Excerpted records:
-- Begin --
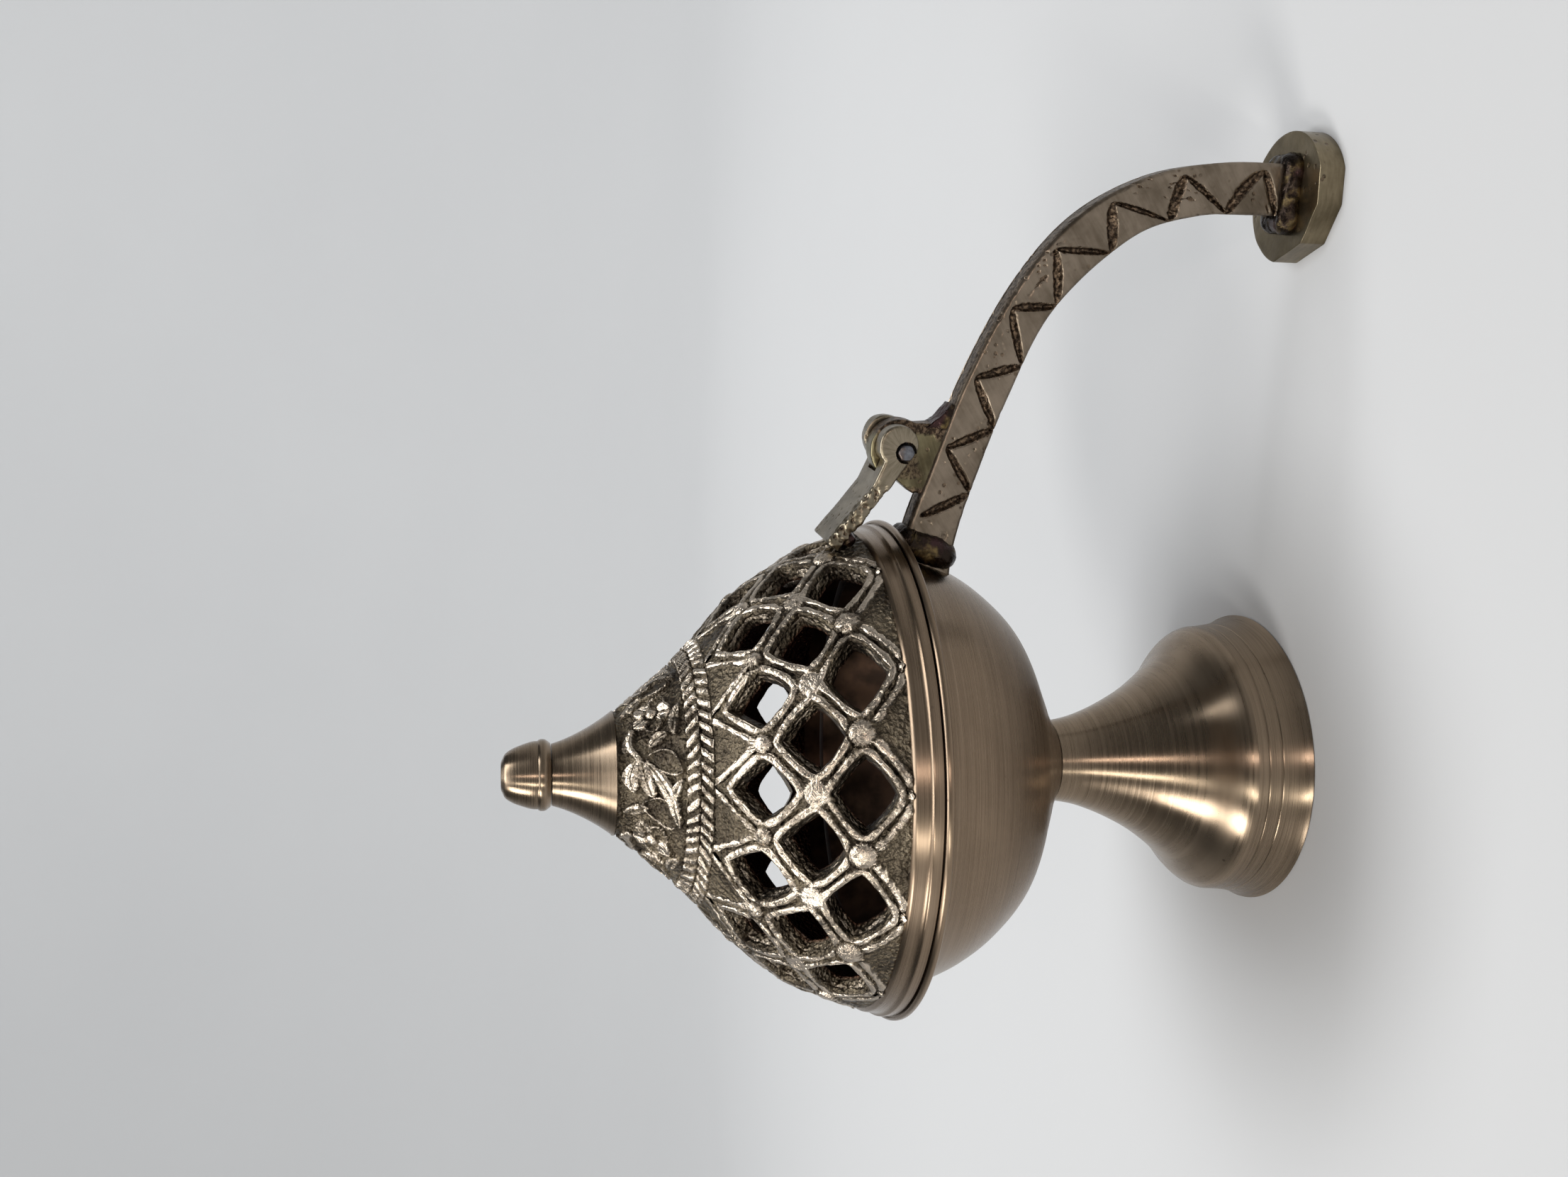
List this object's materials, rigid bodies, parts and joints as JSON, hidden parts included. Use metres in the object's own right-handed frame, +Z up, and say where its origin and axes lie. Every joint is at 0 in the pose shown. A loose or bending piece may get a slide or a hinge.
-- End --
-- Begin --
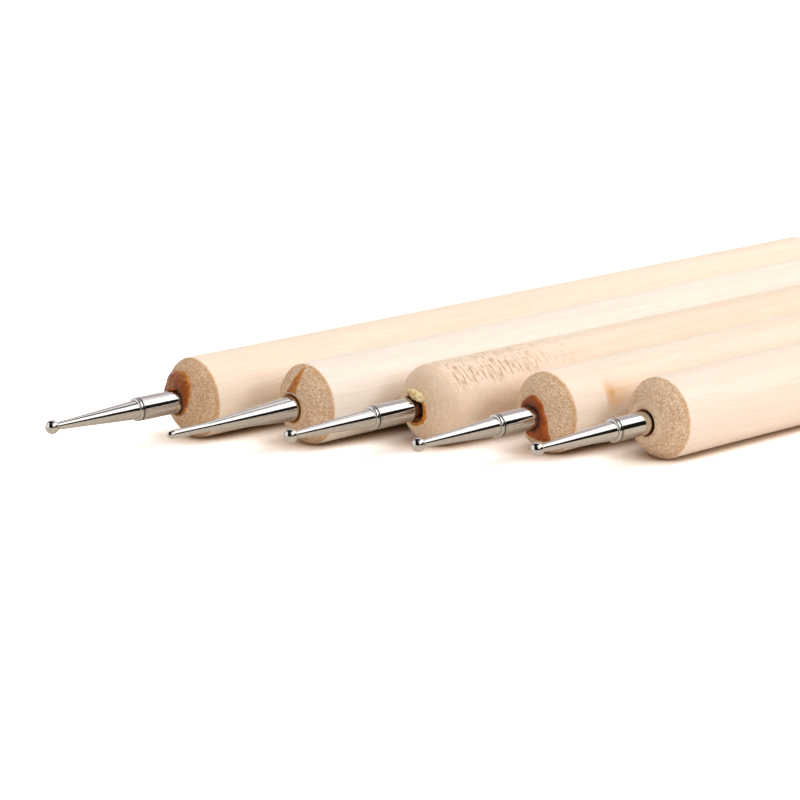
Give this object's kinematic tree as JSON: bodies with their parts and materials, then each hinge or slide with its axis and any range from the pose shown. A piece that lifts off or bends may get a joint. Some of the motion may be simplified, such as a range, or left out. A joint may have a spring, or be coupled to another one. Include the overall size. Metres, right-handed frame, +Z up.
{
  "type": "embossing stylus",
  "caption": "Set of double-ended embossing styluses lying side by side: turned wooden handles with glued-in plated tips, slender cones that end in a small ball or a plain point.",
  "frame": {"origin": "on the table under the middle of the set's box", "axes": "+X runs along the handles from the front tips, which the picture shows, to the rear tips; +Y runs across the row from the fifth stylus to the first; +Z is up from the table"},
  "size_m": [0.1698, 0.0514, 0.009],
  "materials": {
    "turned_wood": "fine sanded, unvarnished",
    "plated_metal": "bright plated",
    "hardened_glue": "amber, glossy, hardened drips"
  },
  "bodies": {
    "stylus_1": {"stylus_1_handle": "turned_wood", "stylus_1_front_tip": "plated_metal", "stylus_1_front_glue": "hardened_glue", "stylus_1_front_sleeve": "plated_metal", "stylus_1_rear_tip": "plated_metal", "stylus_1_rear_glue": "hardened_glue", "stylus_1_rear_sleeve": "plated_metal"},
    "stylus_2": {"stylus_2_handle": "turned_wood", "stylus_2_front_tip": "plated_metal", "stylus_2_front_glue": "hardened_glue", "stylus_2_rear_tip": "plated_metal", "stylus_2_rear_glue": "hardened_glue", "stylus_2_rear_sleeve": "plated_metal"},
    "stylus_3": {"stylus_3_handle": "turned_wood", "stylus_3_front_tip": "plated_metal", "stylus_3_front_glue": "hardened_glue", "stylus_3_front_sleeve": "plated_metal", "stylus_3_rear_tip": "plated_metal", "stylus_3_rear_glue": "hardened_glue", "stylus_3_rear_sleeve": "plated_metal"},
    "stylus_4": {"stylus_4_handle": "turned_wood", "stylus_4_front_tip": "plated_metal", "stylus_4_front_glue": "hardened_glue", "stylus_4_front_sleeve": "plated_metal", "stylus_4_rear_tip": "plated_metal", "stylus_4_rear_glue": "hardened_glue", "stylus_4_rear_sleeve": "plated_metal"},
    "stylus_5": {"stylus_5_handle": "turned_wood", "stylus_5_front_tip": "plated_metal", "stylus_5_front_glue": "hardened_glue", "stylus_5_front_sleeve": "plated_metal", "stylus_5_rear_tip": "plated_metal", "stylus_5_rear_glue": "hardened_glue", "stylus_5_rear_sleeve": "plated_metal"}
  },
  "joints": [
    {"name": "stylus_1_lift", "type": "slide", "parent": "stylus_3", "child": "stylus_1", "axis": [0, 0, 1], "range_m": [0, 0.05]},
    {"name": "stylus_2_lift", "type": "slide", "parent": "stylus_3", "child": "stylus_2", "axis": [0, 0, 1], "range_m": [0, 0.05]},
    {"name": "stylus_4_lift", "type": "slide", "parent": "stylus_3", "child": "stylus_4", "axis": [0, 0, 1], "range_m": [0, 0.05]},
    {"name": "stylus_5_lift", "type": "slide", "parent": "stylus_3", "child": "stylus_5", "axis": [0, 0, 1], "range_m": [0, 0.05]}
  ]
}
-- End --
Copy each line of the records containing the string "shown".

List this object's materials, rigid bodies, parts and joints as JSON, hidden parts included. Use metres in the object's own right-handed frame, +Z up, and say where its origin and axes lie. Every joint is at 0 in the pose shown. A loose or bending piece may get a slide or a hinge.
Give this object's kinematic tree as JSON: bodies with their parts and materials, then each hinge or slide with its axis and any range from the pose shown. A piece that lifts off or bends may get a joint. Some of the motion may be simplified, such as a range, or left out. A joint may have a spring, or be coupled to another one. Include the overall size. Metres, right-handed frame, +Z up.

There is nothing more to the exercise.